The major split of Orthodoxy, Theravada, and Mahayana arises from the first distinction. Since all Madhyamika schools are within the domain of the Mahayana tradition they accept the same body of literature that includes the Pali Canon. Within such a enormous body of information, it is unavoidable there will be many declarations that seem to contradict other assertions.

The traditional explanation for this is that the Buddha taught to the level of understanding of his listeners. So it is said that at times he taught doctrines that were not “ultimately correct” but would eventually lead to a greater understanding by moving his audience along in the right direction. It is said that those not prepared to understand or accept emptiness should not be taught it, lest they develop adverse reactions and so more harm be done than good. Of course, the historical Buddha, as reported in the Pali Canon, completely debunks this idea. He said he taught nothing secret and always spoke openly in a way that his audience could understand. This is becoming more of a problem for many of the contemporary Mahayana schools whose literature is often seen as putting words into the Buddha’s mouth.

There is also a problem with calling the emptiness concept the “ultimate” reality. Ultimate compared to what?

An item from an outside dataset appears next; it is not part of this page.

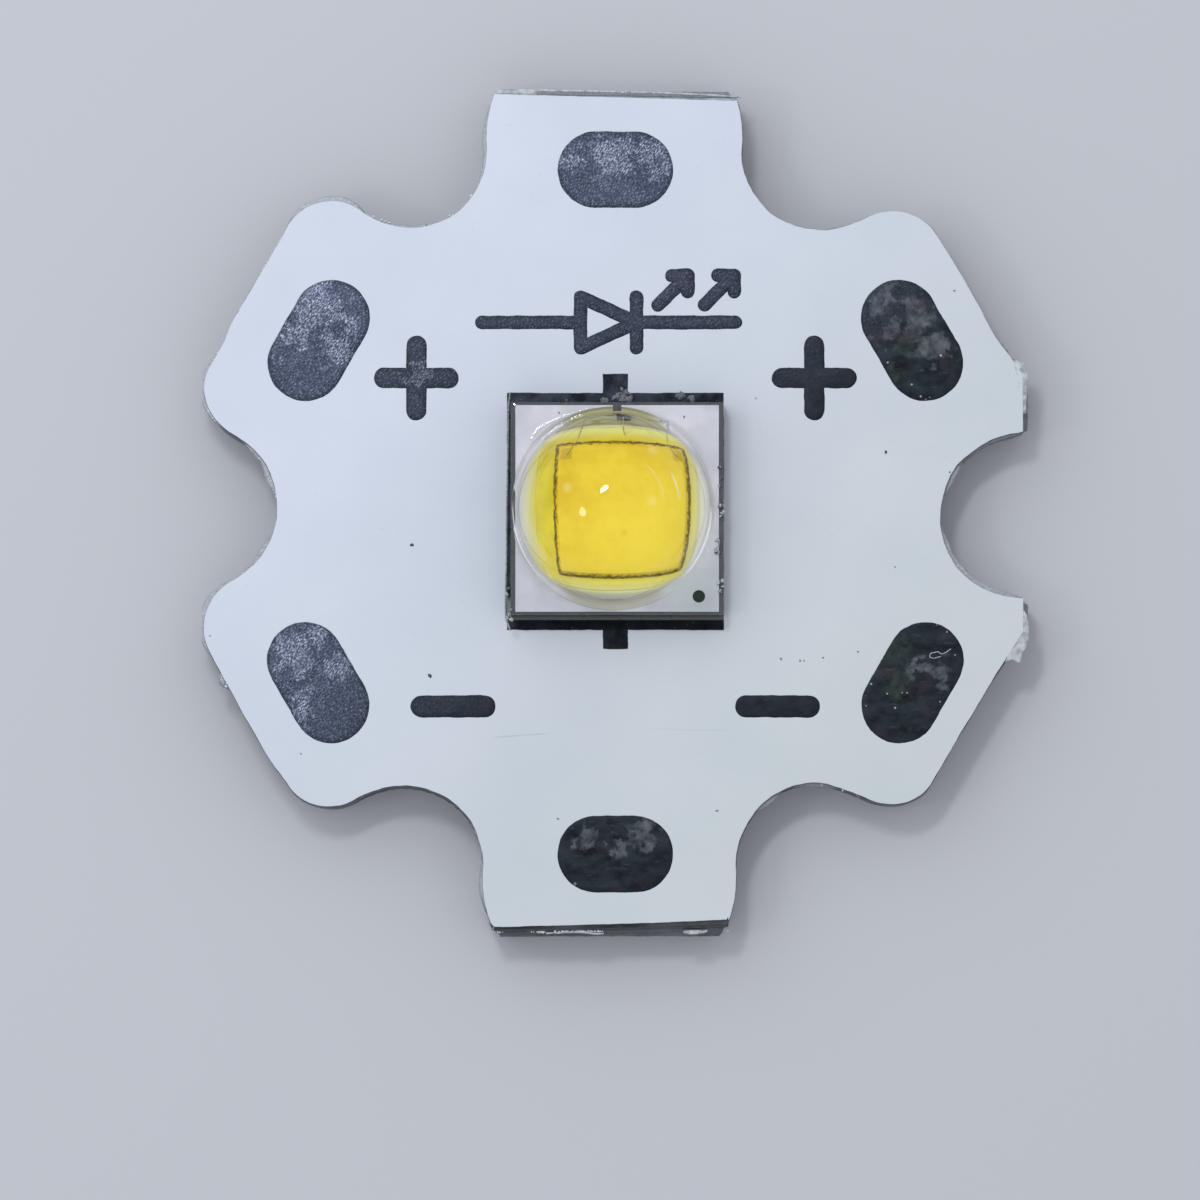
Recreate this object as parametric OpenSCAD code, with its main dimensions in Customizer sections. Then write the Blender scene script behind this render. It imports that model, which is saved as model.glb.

A much more accurate way of thinking about the Madhyamika doctrine is that is a description of two experiences of reality; one is “transcendent” and the other “provisional”.  Our day-to- experience is based on provisional realities construction in our brain and interpreted through the mind. Madhyamika, Abhidhamma and the Buddha’s teaching of dependent origination, all describe a reality that transcends that provisional human experience. When we say provisional we mean things exists to us only when causes and conditions provide that experience. It is only through the “direct experience of emptiness” during meditation that the reality transcending causes and conditions may be experienced. In the final analysis, this is the goal of the Madhyamika teachings and the Buddha’s teachings on meditation.